• [GOAL] Examine each line of the data. Copy those that contain the string "part".

^^^^

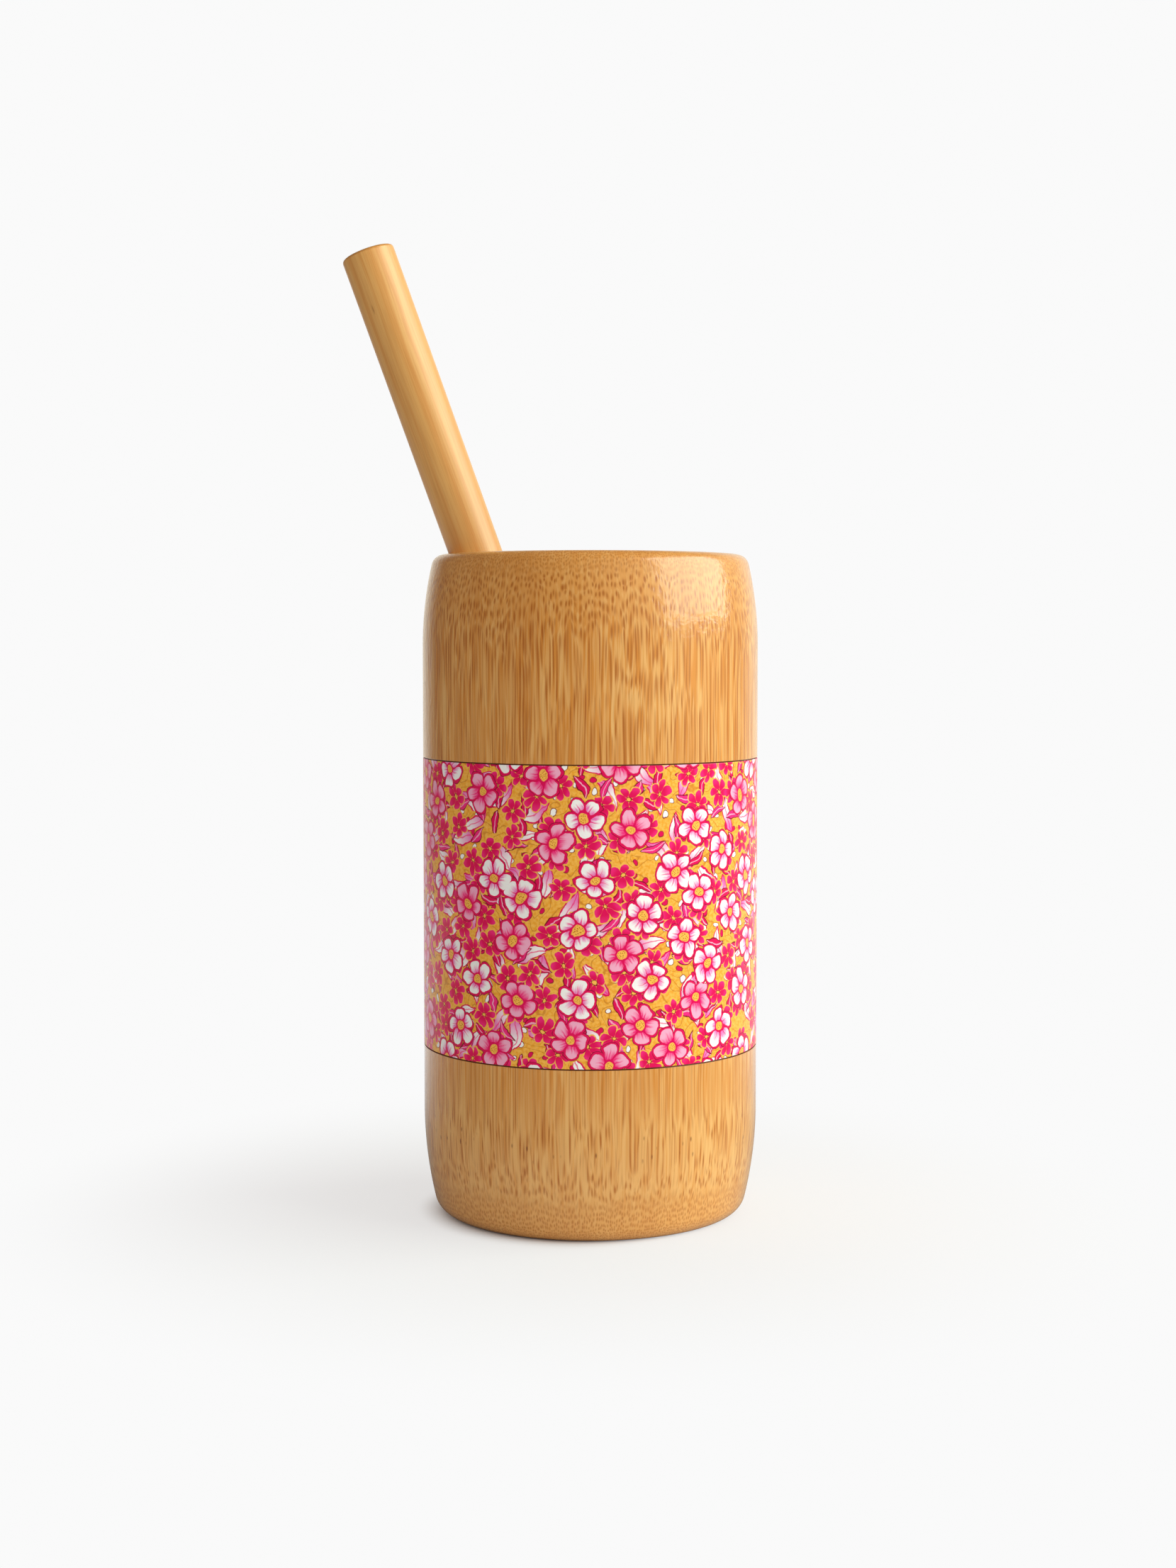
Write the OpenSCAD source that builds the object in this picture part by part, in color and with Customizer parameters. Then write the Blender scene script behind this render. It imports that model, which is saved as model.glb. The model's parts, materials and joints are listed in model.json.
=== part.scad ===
// Drinking cup turned from one length of thick-walled bamboo, with a printed film let in flush
// round its middle and a loose bamboo straw that leans on the rim.
// Millimetres, +Z up. The origin is the centre of the foot ring, on the table.
// The culm's own node, a wall that grows across the stem, is the floor of the cup.

/* [Cup] */
// Outside diameter of the turned culm
cup_od = 75; // [66:0.5:90]
// Height from the foot ring to the top of the lip
cup_h = 147.5; // [125:0.5:180]
// Thickness of the culm wall beside the drink
wall = 5.8; // [4.8:0.1:8]

/* [Rim] */
// Height over which the side draws in to the lip
shoulder_h = 20.5; // [14:0.5:28]
// Radius of the lip's outer edge
lip_out_r = 2.8; // [1.6:0.1:3.4]
// Radius of the lip's inner edge
lip_in_r = 1; // [0.5:0.1:1.3]

/* [Foot] */
// Height over which the side draws in to the foot
base_h = 24; // [16:0.5:30]
// Radius of the heel, where the side turns under
heel_r = 4.4; // [2.5:0.1:5.2]
// How far in from the side the flat ring that the cup stands on begins
foot_in = 6.7; // [5.5:0.1:9]
// Width of that ring
foot_ring_w = 5.8; // [4:0.1:10]
// Easing of the ring's inner edge
foot_ease = 0.8; // [0.3:0.1:1.5]

/* [Floor] */
// Height of the floor where it meets the wall
floor_z = 26; // [20:0.5:34]
// Thickness of the node at its edge
node_t = 6.5; // [5:0.1:9]
// Depth of the dish in the middle of the floor
dish_h = 1.2; // [0.6:0.1:1.8]
// Rise of the arch under the node
arch_h = 1.4; // [0.6:0.1:1.8]
// Radius of the fillet between floor and wall
floor_r = 5; // [3:0.1:6]

/* [Printed band] */
// Height of the band's lower edge
band_z = 38.2; // [35:0.1:46]
// Distance from the top of the lip down to the band's upper edge
band_drop = 45.2; // [36:0.1:60]
// Thickness of the printed film
film_t = 0.35; // [0.2:0.05:0.6]
// Thickness of the adhesive under the film
glue_t = 0.15; // [0.1:0.05:0.25]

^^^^

• [EXERCISE OUTPUT]
Write the OpenSCAD source that builds the object in this picture part by part, in color and with Customizer parameters. Then write the Blender scene script behind this render. It imports that model, which is saved as model.glb. The model's parts, materials and joints are listed in model.json.
=== part.scad ===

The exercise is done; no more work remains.